An aircraft swap put us behind schedule, then a particularly ugly customer service problem...delayed boarding another 15 minutes.... After pushback and during the course of doing the after start checklist, the Master Caution 'DOORS' light would not illuminate. [We] attempted [several procedures] to get the light to illuminate. Now we've gone from mildly irritated to irritated. We then consulted the MEL [Minimum Equipment List] for possible dispatch issues. About this time, the problem decided to cure itself. After being off on the Master Caution tangent for several minutes, the fact that we were not finished with the pre-takeoff checklist did not register. I called for taxi, and everything in our world seemed okay until the takeoff configuration horn sounded as I advanced the thrust levers for takeoff.... I returned the thrust levers to idle and the Captain called for taxi off the runway. We realized that we had allowed the distraction after pushback to cause us to miss the completion of the pre-takeoff checklist and the flaps were not extended.... Now I am going to clip the checklist to the yoke until the pre-takeoff checklist is complete. If the checklist is still out of its holder during taxi, I should be asking myself why....

Overlooked Checklist Item

Completing every item on the checklist is the key to 'unlocking' the secret of flight.
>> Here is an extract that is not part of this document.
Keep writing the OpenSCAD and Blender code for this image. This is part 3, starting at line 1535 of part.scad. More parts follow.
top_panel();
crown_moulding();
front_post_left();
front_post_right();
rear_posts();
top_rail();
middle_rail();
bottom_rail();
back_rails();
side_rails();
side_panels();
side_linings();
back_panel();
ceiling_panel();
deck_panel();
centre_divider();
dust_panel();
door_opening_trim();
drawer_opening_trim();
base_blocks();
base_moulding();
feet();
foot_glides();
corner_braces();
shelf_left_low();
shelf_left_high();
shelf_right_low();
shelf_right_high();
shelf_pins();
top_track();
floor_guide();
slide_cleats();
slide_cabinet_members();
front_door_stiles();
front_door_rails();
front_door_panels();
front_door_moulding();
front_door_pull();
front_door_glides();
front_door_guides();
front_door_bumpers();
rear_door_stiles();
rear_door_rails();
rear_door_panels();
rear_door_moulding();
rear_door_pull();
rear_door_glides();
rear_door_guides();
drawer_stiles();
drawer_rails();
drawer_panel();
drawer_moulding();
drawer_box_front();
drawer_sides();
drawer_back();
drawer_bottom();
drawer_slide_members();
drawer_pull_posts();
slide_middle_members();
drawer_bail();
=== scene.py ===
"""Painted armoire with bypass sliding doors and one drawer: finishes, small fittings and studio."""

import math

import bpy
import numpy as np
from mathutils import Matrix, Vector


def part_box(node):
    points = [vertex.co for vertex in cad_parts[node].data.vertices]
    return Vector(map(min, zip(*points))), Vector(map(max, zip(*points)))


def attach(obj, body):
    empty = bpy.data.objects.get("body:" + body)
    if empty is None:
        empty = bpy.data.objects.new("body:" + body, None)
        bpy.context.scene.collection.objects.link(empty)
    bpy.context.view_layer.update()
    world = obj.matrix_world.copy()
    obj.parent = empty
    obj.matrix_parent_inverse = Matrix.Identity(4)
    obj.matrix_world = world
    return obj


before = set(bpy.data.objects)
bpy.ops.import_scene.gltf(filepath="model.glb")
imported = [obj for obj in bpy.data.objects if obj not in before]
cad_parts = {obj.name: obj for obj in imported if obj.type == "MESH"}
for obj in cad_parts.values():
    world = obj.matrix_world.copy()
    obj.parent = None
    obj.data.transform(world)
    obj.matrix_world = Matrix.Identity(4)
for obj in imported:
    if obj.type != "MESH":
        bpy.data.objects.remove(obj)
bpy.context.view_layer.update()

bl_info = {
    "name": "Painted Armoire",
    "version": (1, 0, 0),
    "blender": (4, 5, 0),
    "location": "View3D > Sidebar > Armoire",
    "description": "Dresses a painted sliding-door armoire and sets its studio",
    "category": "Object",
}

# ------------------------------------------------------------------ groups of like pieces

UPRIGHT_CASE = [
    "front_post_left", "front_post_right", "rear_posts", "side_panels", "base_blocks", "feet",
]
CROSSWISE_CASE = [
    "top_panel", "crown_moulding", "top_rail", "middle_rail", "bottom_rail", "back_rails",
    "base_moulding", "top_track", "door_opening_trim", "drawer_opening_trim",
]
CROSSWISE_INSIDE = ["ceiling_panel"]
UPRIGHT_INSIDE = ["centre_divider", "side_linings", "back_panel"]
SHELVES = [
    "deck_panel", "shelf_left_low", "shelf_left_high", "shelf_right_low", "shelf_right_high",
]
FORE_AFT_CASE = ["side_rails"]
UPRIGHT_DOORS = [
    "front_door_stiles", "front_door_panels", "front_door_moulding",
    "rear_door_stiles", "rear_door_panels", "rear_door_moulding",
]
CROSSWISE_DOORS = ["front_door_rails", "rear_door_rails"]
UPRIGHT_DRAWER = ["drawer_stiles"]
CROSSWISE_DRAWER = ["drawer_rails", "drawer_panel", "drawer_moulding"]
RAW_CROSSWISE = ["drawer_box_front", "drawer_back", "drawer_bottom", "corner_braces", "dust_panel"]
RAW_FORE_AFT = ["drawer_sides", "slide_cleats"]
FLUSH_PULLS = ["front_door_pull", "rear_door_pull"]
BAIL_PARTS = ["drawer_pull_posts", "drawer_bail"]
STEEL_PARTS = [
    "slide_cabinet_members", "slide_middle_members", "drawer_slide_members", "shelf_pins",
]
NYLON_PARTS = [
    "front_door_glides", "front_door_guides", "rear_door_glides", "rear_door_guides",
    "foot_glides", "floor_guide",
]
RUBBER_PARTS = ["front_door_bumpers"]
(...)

On takeoff roll, when the airspeed reached 60 knots, I started to pull the yoke back, but the nose of the aircraft did not lift. I then pulled back the throttle to abort the takeoff, applied heavy braking, and ran off the side of the runway into a swamp. When I examined the plane afterwards, I found that the control lock had not been removed from the control yoke. A more thorough preflight and better use of the checklist would have prevented this incident.

Gear Up Checkup

A review of the ASRS database indicates that approximately 100 gear up landing incidents have been reported each year for the past five years. Ninety-six unintentional gear up landings were reported in 2003.

Two factors, distraction and preoccupation, are common to most of the gear up incidents reported to ASRS.  In the usual scenario, a distraction occurs at the time when the gear would normally be lowered and the pilot then becomes preoccupied with the approach and landing.
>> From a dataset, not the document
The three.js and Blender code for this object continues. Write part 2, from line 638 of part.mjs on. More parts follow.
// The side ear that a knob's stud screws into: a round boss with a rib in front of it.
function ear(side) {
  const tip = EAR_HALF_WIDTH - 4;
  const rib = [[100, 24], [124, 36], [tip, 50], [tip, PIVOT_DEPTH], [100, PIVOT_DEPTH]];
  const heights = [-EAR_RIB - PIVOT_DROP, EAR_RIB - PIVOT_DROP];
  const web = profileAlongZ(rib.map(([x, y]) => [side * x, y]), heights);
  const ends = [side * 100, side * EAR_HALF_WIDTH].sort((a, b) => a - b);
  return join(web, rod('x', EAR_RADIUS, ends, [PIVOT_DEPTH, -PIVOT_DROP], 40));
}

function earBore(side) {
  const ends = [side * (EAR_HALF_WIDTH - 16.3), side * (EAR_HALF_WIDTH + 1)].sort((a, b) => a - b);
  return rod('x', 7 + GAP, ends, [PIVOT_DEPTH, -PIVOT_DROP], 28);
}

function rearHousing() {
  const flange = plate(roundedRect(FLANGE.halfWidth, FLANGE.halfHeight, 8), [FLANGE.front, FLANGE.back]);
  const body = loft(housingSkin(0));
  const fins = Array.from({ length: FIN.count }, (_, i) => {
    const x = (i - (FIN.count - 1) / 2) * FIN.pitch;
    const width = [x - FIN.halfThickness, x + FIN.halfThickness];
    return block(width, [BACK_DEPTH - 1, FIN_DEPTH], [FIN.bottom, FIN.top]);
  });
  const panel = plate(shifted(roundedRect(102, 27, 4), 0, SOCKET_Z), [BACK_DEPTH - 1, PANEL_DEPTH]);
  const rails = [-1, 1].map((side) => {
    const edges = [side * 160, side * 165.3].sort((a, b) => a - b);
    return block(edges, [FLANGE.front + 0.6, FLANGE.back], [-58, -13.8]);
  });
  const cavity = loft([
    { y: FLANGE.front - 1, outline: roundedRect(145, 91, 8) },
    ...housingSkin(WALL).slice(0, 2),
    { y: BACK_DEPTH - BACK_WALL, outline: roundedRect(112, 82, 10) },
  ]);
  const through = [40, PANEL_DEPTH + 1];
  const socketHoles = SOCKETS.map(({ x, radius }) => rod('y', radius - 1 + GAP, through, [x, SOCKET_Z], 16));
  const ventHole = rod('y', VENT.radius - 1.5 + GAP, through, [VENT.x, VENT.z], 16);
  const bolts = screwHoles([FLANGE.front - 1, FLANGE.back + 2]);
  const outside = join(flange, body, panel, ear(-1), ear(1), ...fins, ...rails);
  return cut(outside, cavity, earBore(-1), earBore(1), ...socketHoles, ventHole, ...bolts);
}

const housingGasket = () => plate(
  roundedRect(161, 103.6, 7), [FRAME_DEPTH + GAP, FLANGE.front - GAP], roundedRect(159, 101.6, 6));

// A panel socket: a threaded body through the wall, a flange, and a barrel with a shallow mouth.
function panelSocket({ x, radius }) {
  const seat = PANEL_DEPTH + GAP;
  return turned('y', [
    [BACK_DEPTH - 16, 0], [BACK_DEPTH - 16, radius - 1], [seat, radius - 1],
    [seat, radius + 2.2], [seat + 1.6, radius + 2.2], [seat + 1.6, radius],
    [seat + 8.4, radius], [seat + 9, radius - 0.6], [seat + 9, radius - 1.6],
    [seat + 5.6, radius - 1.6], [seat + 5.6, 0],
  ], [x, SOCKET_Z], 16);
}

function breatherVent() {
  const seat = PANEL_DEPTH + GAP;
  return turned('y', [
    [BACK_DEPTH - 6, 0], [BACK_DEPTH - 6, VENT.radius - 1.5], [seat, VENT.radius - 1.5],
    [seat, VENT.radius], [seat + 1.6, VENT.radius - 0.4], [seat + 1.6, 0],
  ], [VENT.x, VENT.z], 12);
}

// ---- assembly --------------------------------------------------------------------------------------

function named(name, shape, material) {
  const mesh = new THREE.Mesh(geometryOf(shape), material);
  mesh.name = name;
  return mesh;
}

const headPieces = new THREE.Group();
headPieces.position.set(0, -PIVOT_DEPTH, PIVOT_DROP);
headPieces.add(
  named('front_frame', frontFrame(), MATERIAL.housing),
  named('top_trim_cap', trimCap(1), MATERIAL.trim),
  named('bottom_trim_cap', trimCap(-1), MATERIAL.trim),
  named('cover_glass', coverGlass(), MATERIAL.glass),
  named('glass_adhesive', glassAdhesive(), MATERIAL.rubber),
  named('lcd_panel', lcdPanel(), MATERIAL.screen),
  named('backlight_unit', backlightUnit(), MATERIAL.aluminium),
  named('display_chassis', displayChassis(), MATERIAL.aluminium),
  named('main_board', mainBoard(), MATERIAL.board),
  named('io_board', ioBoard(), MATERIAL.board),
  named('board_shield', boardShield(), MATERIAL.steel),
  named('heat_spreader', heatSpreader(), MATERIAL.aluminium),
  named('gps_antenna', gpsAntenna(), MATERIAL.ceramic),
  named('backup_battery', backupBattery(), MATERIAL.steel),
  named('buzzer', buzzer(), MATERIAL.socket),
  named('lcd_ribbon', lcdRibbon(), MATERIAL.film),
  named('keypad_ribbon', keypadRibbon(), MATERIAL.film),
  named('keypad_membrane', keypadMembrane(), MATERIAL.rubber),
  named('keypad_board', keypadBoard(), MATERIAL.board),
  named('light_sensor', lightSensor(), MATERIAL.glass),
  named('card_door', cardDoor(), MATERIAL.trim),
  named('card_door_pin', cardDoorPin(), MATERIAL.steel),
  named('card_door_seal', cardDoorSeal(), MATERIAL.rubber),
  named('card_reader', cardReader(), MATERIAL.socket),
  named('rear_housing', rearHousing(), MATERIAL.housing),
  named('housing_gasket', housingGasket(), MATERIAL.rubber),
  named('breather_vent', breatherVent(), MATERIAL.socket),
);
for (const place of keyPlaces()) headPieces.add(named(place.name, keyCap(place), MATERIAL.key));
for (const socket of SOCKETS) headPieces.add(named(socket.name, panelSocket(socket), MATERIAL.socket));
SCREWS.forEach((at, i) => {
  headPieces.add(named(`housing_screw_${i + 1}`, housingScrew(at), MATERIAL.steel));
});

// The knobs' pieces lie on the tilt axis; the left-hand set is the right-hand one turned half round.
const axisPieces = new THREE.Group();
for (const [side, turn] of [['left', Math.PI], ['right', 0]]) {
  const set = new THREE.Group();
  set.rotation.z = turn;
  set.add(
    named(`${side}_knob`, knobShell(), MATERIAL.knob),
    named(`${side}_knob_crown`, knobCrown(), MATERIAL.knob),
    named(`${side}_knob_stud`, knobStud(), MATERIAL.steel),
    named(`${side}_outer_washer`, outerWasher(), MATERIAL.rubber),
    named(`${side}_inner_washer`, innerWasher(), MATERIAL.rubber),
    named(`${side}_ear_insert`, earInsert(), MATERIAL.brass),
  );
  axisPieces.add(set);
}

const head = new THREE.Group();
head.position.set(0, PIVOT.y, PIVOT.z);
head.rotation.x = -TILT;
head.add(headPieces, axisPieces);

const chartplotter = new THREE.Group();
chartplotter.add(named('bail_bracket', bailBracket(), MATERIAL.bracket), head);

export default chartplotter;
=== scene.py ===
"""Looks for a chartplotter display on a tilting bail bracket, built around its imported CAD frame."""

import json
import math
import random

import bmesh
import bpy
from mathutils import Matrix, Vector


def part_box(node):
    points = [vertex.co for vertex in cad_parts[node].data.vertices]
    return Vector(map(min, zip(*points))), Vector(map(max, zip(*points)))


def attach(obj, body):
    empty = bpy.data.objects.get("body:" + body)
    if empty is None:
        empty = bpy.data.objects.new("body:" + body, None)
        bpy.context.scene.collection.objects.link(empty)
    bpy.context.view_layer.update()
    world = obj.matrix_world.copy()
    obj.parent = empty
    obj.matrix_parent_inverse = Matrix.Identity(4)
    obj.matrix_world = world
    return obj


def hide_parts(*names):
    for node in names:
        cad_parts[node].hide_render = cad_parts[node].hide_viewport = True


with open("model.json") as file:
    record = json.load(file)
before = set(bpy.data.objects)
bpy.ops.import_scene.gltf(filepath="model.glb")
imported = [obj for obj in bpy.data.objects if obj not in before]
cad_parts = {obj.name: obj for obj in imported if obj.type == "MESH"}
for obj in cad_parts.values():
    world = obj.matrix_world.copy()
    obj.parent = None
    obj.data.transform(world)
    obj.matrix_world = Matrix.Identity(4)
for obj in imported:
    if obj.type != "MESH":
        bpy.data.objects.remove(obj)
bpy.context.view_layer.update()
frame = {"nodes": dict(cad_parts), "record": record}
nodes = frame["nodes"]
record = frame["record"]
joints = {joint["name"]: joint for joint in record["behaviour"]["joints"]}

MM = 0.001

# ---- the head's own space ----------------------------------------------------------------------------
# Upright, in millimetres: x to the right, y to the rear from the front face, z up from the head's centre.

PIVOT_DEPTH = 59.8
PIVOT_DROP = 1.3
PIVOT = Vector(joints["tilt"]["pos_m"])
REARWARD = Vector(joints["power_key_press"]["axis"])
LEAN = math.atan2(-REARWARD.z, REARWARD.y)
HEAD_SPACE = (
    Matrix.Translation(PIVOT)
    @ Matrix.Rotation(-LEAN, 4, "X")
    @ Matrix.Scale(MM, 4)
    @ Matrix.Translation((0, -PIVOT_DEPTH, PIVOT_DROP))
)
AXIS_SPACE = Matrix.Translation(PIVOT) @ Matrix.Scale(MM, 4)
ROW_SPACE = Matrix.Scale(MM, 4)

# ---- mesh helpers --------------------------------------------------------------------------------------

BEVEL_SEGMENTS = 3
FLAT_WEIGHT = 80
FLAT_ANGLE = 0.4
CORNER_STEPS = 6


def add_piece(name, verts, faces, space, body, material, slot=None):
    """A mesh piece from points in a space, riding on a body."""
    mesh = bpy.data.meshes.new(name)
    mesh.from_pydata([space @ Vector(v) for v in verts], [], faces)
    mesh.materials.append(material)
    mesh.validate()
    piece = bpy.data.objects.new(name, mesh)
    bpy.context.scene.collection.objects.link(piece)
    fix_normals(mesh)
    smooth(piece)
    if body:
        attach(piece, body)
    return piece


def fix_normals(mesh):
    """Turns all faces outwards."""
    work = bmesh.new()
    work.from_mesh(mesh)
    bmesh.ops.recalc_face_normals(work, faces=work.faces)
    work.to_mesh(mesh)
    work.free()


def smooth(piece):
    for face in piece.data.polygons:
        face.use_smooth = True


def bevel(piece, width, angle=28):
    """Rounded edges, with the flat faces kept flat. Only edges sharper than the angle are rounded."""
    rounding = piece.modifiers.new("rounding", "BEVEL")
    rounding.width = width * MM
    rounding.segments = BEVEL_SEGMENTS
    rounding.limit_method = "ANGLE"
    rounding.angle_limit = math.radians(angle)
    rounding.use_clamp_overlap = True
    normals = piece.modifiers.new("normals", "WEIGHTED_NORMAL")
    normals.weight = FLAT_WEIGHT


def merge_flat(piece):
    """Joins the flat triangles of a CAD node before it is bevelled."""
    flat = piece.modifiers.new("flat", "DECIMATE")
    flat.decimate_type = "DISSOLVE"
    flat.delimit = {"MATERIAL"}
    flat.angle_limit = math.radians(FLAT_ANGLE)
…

The last six unintentional gear up landing reports from 2003 confirm the need to overcome distractions and preoccupation during the landing phase. These incidents (all remarkably similar to the 90 reports that preceded them) involve light aircraft. The lessons, however, are valid for any aircraft with retractable gear.

An Extension Course In Six Lessons

1. Traffic is often cited as a distraction in gear up landings.

...Turning short final I was doing my final checks....'Gear down' would have been at this point, but the controller said, 'Prepare to go around. Number one aircraft is not off the runway yet.' I could see that the aircraft was about to clear at the far end of the runway and said, 'I think he will be clear' and that seemed to satisfy the Tower. By this time I had crossed the fence and Tower cleared me to land. Shortly thereafter the controller called out, 'Go around. Gear up.' Five feet off the runway was not enough time to arrest the descent.

2. Distractions can also be self-induced.

...I had to make an extended downwind for two incoming planes on final. After turning behind the last plane and becoming established on final approach, I began following the glide slope for practice. My concentration on sticking to the glide slope...distracted me from doing a proper landing checklist which included putting the gear down. Perhaps a foot off the runway, I realized that the gear was still up, but it was too late even though I applied go around power...

3. A thorough passenger briefing might have prevented this distracting situation.

...My [passenger] accidentally pulled the emergency release handle ejecting the escape window.... I could not hear [the Tower] very well due to the air entering the open window.... I was able to understand that I was cleared to land. I did not lower the gear as I would normally on the downwind leg and with the confusion of trying to watch out for [my passenger] and fly the plane under these adverse conditions, I forgot to lower the landing gear as planned on final.... A luggage pod absorbed all of the stress with minor scraping of the bottom of the plane...

4. Although an 'accuracy' landing does entail hitting a specific point on the runway, taxiing beyond that point is easier when the gear are extended.

The landing was intended to be a short approach, power off, accuracy landing.... As we went from number three to 'Cleared to land number one' on short approach, concentrated on an aiming point to make an accurate landing, using flaps as necessary, and flying the airplane.... I did not hear, or it did not register with me, that the gear warning horn was sounding. I did hear it after the gear up landing....

5. Lowering the landing gear should always be considered a two-part process. In this incident the pilot accomplished the first step - putting the gear handle down, but failed to perform the second step - confirming a down and locked indication.

...This was [my] first night landing in a small aircraft at an uncontrolled field without ILS guidance. I am accustomed to landing on Category II and III ILS runways at major airports. [I] was fully occupied with flying a stabilized approach with only VASI guidance and failed to notice that the 'three green' indication was missing. [I] did an admirable job maintaining a stabilized approach and touched down on the runway centerline in the touchdown zone. If only the landing gear had been extended it would have been a really nice landing...

6. Raising the landing gear 'temporarily' also raises the odds of a gear up landing.

On a visual approach I put the gear down, but as I was flying over the city buildings, I lost some altitude. I retracted the gear because I thought that in the event of an engine failure I would not reach the runway. As I circled to land, I focused on the landing and forgot to put the gear down.